Answering the Call – Helping Farmer Vicki Who Needed Help

By
July 22, 2010 at 11:37 am

(Photo is from http://www.genesis-growers.com/about.htm)

[Editor's Note: Through some yet undetermined computer glitch, we lost this post from last week.  We really appreciate Lindsay Bank's report for us, and we apologize for whatever seemed to have happened, even if we are still rather confused as to what happened!]

Last week, I saw a post on Slow Food Chicago soliciting volunteers to help Genesis Growers spend the day pulling weeds.  I convinced a couple of my friends to join me on the excursion to St. Anne, IL, 70 miles south of Chicago.  Genesis Growers is run by “Farmer Vicki” with the help of her son Jon; her head worker, Jay; and 6-8 employees.  They also have the help of volunteers like us who get a chance to see how much hard work goes into growing food organically. 

Genesis Growers practice sustainable, natural farming and they are on the rigorous path to organic certification.  Vicki told us about the recent tornado that came through St. Anne; she watched it tear down her street! The tornado left the farm rain-soaked and in serious need of weeding.  A nearby farmer joked with her that he could get rid of her weeds for just $5 an acre.  She winced; her dedication to organic farming means that weeding must be done by hand, without the use of chemicals.  And Genesis Growers pay their workers a living wage, so five dollars on her farm doesn’t go very far.  Our group of 6 volunteers pulling weeds for 4 hours didn’t quite make it halfway through 4 rows of eggplant!  Vicki laughed and said, “And people ask why organic is so expensive!”

Ignoring our blackened fingernails and sweat-soaked clothes, we chatted over tasty Southport Grocery sandwiches (provided by Slow Food Chicago).  From the bike-riding vegan to the urban planner, to the food enthusiasts, we all have reasons for supporting local farmers and ideas for making our region (and our world) a better place.  I currently subscribe to get fruit and vegetables from a variety of local farms, but the experience on Vicki’s farm made me want to join a CSA (Community Supported Agriculture).  Becoming a CSA member involves a deeper commitment to your farmer.  When a hailstorm destroys the pepper crop (as was the case for Vicki this summer), you hear about it in your newsletter and forgo peppers until the next batch is ready for harvesting.  You also know that you are giving the farmer a guaranteed wage at the beginning of the season; you are investing in their endeavors.  At the same time, until we see significant policy changes, “voting with your fork” will not be enough to keep small-scale organic farmers afloat.  

Spending the day on the farm is something I’d recommend to anyone who questions farmer’s market prices.  It is hard work; my fingers were sore, my neck was burnt, and I didn’t even put in a full day!  

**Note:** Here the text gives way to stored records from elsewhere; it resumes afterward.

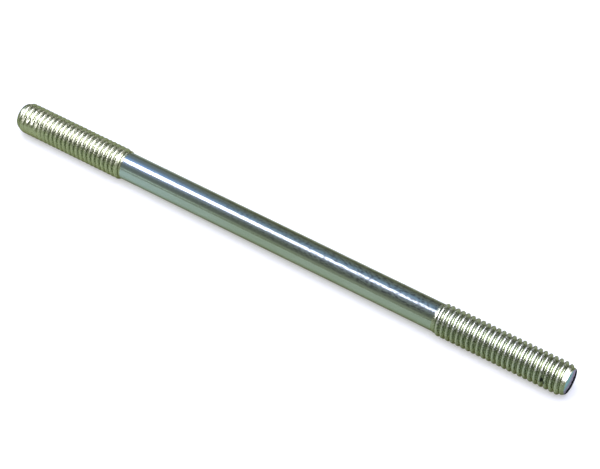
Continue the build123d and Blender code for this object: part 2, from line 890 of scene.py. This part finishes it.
@dataclass
class Studio:
    """A pale floor, soft lamps, a soft surround and the camera.

    The floor glows a little where it is seen, and less where the metal reflects it.
    """

    floor_size: float = 6.0
    floor_colour: Colour = (0.6, 0.6, 0.6)
    floor_glow: Colour = (0.42, 0.42, 0.42)
    floor_glow_in_metal: Colour = (0.20, 0.19, 0.06)
    azimuth: float = 34.0
    elevation: float = 45.9
    distance: float = 344.8 * MM
    lens: float = 117.0
    sensor: float = 36.0
    aim_along: float = 38.6 * MM
    aim_right: float = 0.21 * MM
    aim_up: float = 2.635 * MM

    def add_floor(self, height: float) -> None:
        """Lay the floor under the stud at the given height."""
        half = self.floor_size / 2
        mesh = bpy.data.meshes.new("floor")
        corners = ((-half, -half), (half, -half), (half, half), (-half, half))
        mesh.from_pydata([(x, y, height) for x, y in corners], [], [(0, 1, 2, 3)])
        floor = bpy.data.objects.new("floor", mesh)
        bpy.context.collection.objects.link(floor)
        made = bpy.data.materials.new("pale_floor")
        made.use_nodes = True
        sheet = Sheet(made.node_tree)
        paint = sheet.node("BsdfDiffuse")
        paint.inputs["Color"].default_value = rgba(self.floor_colour)
        path = sheet.node("LightPath")
        seen = sheet.math("MAXIMUM", path.outputs["Is Camera Ray"], path.outputs["Is Glossy Ray"])
        seen = sheet.math("MAXIMUM", seen, path.outputs["Is Transmission Ray"])
        glow = sheet.node("Emission")
        glows = (rgba(self.floor_glow_in_metal), rgba(self.floor_glow))
        sheet.join(sheet.mix(path.outputs["Is Camera Ray"], *glows), glow.inputs["Color"])
        sheet.join(seen, glow.inputs["Strength"])
        both = sheet.node("AddShader")
        sheet.join(paint.outputs[0], both.inputs[0])
        sheet.join(glow.outputs[0], both.inputs[1])
        sheet.join(both.outputs[0], sheet.node("OutputMaterial").inputs["Surface"])
        mesh.materials.append(made)

    def add_lamp(self, lamp: SoftLamp) -> None:
        """Hang one soft lamp, turned to what it points at."""
        light = bpy.data.lights.new(lamp.name, "AREA")
        light.shape = "RECTANGLE"
        light.size = lamp.wide
        light.size_y = lamp.tall
        light.energy = lamp.power
        light.color = lamp.colour
        made = bpy.data.objects.new(lamp.name, light)
        made.location = lamp.place
        away = Vector(lamp.place) - Vector(lamp.aim)
        made.rotation_euler = away.to_track_quat("Z", "Y").to_euler()
        made.visible_diffuse = lamp.lights_floor
        made.visible_glossy = lamp.shows_in_metal
        bpy.context.collection.objects.link(made)

    def add_surround(self) -> None:
        """Light the room with a soft sweep that runs from the front horizon over to the back."""
        world = bpy.data.worlds.new("surround")
        bpy.context.scene.world = world
        world.use_nodes = True
        sheet = Sheet(world.node_tree)
        split = sheet.node("SeparateXYZ")
        sheet.join(sheet.node("TexCoord").outputs["Generated"], split.inputs[0])
        toward_front = sheet.math("MULTIPLY", split.outputs["Y"], -1.0)
        turn = sheet.math("ARCTAN2", split.outputs["Z"], toward_front)
        share = sheet.math("DIVIDE", turn, math.pi, clamp=True)
        sweep = sheet.node("ValToRGB")
        stops = sweep.color_ramp.elements
        while len(stops) > 1:
            stops.remove(stops[-1])
        for k, (degrees, colour) in enumerate(SWEEP):
            stop = stops[0] if k == 0 else stops.new(degrees / 180.0)
            stop.position = degrees / 180.0
            stop.color = rgba(colour)
        sheet.join(share, sweep.inputs[0])
        path = sheet.node("LightPath")
        shown = sheet.mix(path.outputs["Is Camera Ray"], sweep.outputs["Color"], rgba((1.0, 1.0, 1.0)))
        glow = sheet.node("Background")
        sheet.join(shown, glow.inputs["Color"])
        sheet.join(glow.outputs[0], sheet.node("OutputWorld").inputs["Surface"])

    def add_camera(self) -> None:
        """Set the camera up to look down on the stud along its slant."""
        turn, tip = math.radians(self.azimuth), math.radians(self.elevation)
        right = Vector((math.cos(turn), math.sin(turn), 0.0))
        back = Vector((math.sin(turn) * math.cos(tip), -math.cos(turn) * math.cos(tip), math.sin(tip)))
        up = back.cross(right)
        aim = Vector((self.aim_along, 0.0, 0.0)) + right * self.aim_right + up * self.aim_up
        data = bpy.data.cameras.new("camera")
        data.lens = self.lens
        data.sensor_width = self.sensor
        data.clip_start = 0.01
        camera = bpy.data.objects.new("camera", data)
        camera.location = aim + back * self.distance
        camera.rotation_euler = back.to_track_quat("Z", "Y").to_euler()
        bpy.context.collection.objects.link(camera)
        bpy.context.scene.camera = camera

    def build(self, floor_height: float) -> None:
        """Put up the whole studio."""
        self.add_floor(floor_height)
        for lamp in LAMPS:
            self.add_lamp(lamp)
        self.add_surround()
        self.add_camera()
        bpy.context.scene.view_settings.view_transform = "Standard"


# Degrees up from the front horizon, over the top and down to the back one, and the light there
SWEEP: tuple[tuple[float, Colour], ...] = (
    (0.0, (0.60, 0.58, 0.54)),
    (5.0, (0.62, 0.61, 0.56)),
    (13.0, (0.72, 0.69, 0.68)),
    (21.0, (0.48, 0.45, 0.46)),
    (29.0, (0.36, 0.35, 0.36)),
    (44.0, (0.37, 0.36, 0.40)),
    (52.0, (0.48, 0.47, 0.62)),
    (60.0, (0.60, 0.58, 0.85)),
    (95.0, (0.80, 0.95, 1.70)),
    (107.0, (0.70, 0.88, 1.75)),
    (116.0, (0.55, 0.66, 1.15)),
    (125.0, (0.46, 0.50, 0.78)),
    (134.0, (0.44, 0.45, 0.60)),
    (144.0, (0.52, 0.50, 0.60)),
    (156.0, (0.40, 0.37, 0.40)),
    (169.0, (0.40, 0.35, 0.32)),
    (180.0, (0.40, 0.36, 0.32)),
)


def main() -> None:
    """Build the stud and its studio, and log the stud's triangle count."""
    logging.basicConfig(level=logging.INFO, format="%(name)s: %(message)s")
    stud = Stud(ThreadForm(), ClosedPatch())
    made = stud.build()
    stud.dress(made)
    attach(made, "root")
    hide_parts(NODE)
    faces = sum(len(face.vertices) - 2 for face in made.data.polygons)
    LOG.info("stud: one piece, %d triangles", faces)
    Studio().build(CAD_BOX[0].z)


if __name__ == "__main__":
    main()
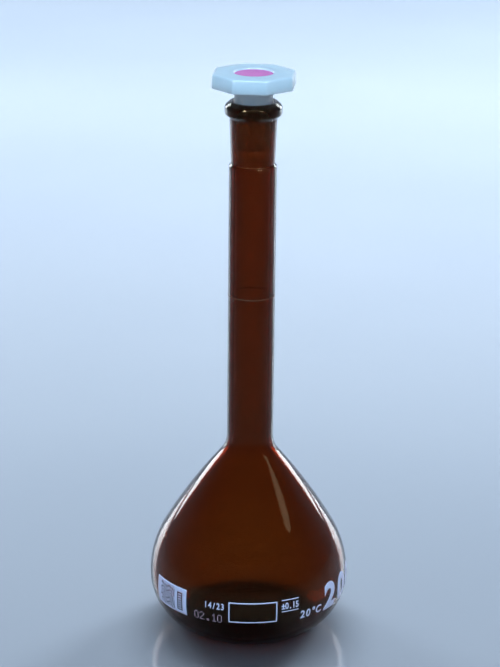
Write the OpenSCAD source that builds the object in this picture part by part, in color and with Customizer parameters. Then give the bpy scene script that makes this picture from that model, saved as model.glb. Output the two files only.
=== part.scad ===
// Amber volumetric flask, 200 ml, with a conical 14/23 socket and a hollow octagonal stopper.
// Millimetres. The origin is the middle of the foot, on the surface the flask stands on, and
// +Z runs up the neck. The blank field in the row of printed marks faces -Y.

/* [Bulb] */
// Largest outer radius of the bulb
bulb_r = 39.1; // [38:0.1:40]
// Height of the largest radius
bulb_z = 20.5; // [19.5:0.1:21.5]
// Radius of the side below the largest radius
lower_r = 22.5; // [21.5:0.1:23.5]
// Radius of the side above the largest radius
upper_r = 38.8; // [38:0.1:39.5]
// Radius of the long shoulder that runs up to the neck
shoulder_r = 220; // [200:5:240]
// Angle round the upper side at which the shoulder starts
shoulder_a = 30; // [28:1:31]
// Radius of the sweep from the shoulder into the neck
neck_fillet_r = 11; // [8:0.5:13]
// Radius of the knuckle between the side and the foot
knuckle_r = 6; // [5:0.5:7]
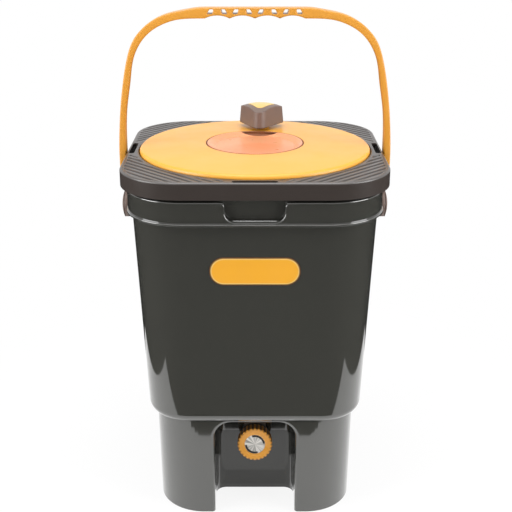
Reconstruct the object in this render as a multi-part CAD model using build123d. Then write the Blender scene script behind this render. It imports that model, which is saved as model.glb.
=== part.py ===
from build123d import *

import os
from math import cos, radians, sin, tan

# Kitchen compost bin with a drain tap, a square lid frame, a round cover and a swinging handle.
# Millimetres, +Z up, front towards -Y, origin on the floor under the middle of the bin.

# Shared clearances
OVERRUN = 2.0
RUNNING_GAP = 0.08
PUSH_GAP = 0.1
LOOSE_GAP = 0.4

# Main sizes: half width at the rim, and the heights of the rim, the step and the sump's floor
BIN_RIM_HALF = 139.4
RIM_Z = 416.5
STEP_Z = 128.0
SUMP_Z = 58.0
WALL = 3.0

# Bin, the tapered upper body
BIN_TAPER = 12.3
BIN_FOOT_HALF = BIN_RIM_HALF - BIN_TAPER
BIN_RIM_CORNER_SHARE = 0.445
BIN_FOOT_CORNER_SHARE = 0.393
BIN_RIM_CORNER = BIN_RIM_HALF * BIN_RIM_CORNER_SHARE
BIN_FOOT_CORNER = BIN_FOOT_HALF * BIN_FOOT_CORNER_SHARE
BIN_FOOT_ROUND = 12.0

# Base, the skirt that the bin stands on
STEP_IN = 7.4
BASE_TAPER = 1.7
BASE_TOP_HALF = BIN_FOOT_HALF - STEP_IN
BASE_FOOT_HALF = BASE_TOP_HALF - BASE_TAPER
BASE_TOP_CORNER_SHARE = 0.468
BASE_FOOT_CORNER_SHARE = 0.480
BASE_TOP_CORNER = BASE_TOP_HALF * BASE_TOP_CORNER_SHARE
BASE_FOOT_CORNER = BASE_FOOT_HALF * BASE_FOOT_CORNER_SHARE
OPENING_INSET = 7.7

# Recess in the front of the base, and the leaning panel that carries the tap
RECESS_HALF = 48.4
RECESS_TOP = STEP_Z - WALL
RECESS_ARCH = 21.0
RECESS_LIP_ROUND = 4.5
RECESS_DEPTH = 52.0
PANEL_FOOT_Y = RECESS_DEPTH - BASE_FOOT_HALF
PANEL_CORNER = 12.0
PANEL_LEAN = 6.0
RECESS_REACH = 40.0

# Collar round the bin below the lid: a flange with an upturned wall, notched for the fingers
LIP_DROP = 37.1
LIP_Z = RIM_Z - LIP_DROP
LIP_THICK = 2.6
LIP_SIDE_REACH = 4.1
LIP_FRONT_REACH = 8.1
LIP_SIDE_HALF = BIN_RIM_HALF + LIP_SIDE_REACH
LIP_FRONT_HALF = BIN_RIM_HALF + LIP_FRONT_REACH
LIP_CORNER = BIN_RIM_CORNER + LIP_SIDE_REACH
LIP_ROUND = 1.1
COLLAR_SIDE_INSET = 1.1
COLLAR_FRONT_INSET = 3.1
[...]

The Chicago Metropolitan Agency for Planning (CMAP) recognizes the importance of local food – from environmental impacts to health benefits.  The GO TO 2040 long-range comprehensive plan recommends promoting a sustainable local food system (PDF).  Specifically, the plan focuses on three implementation areas: facilitating sustainable local food production and addressing policy changes; increasing access to fresh, affordable, and healthy foods; and increasing data, research, training, and information sharing.  The draft regional comprehensive plan is the result of a six step planning process that began in September of 2007 with the development of a Regional Vision that outlined our desired future in terms of the region’s quality of life, natural environment, social systems, economy, infrastructure, and governance.  The GO TO 2040 Plan is open for public comment through August 6th, so let us know how you feel about our recommendations!

Lindsay Banks was born in Denver but spent most of her childhood in suburban Lake County.  She went to the University of Illinois at Urbana-Champaign to get a degree in Urban and Regional Planning, and spent two years as a Municipal Development volunteer for the Peace Corps in rural Guatemala.  After getting a master’s degree in GIS, she worked for the U.S. Department of Transportation for two years, promoting the use of advanced technology and visualization at State DOTs across the country.  

She has been at CMAP since 2007, and helped write the Infill Snapshot Report that assesses the regional potential for infill development, and the strategy papers on Parking Management and Urban Design.  She is an avid bike commuter, an amateur photographer, and lives in the Ukranian village neighborhood of Chicago.

|

One Comment

  1. Rob Gardner says:

    “Spending the day on the farm is something I’d recommend to anyone who questions farmer’s market prices. It is hard work; my fingers were sore, my neck was burnt, and I didn’t even put in a full day!”

    That’s not even the half of it. We got there around 10, took a lunch break a few hours later, and then wrapped up a few hours after that. After manning the Swiss hoe for a while after lunch, my wrists just refused to go forward. You cannot appreciate the work involved in providing organic food until you spend just a few hours in their muddy shoes. My fingers, filled with all sorts of cuts around the cuticles and such, still ache days later.

    I know Farmer Vicki needed our help, but I am quite grateful for the chance to experience farm life, even if my time was so stilted.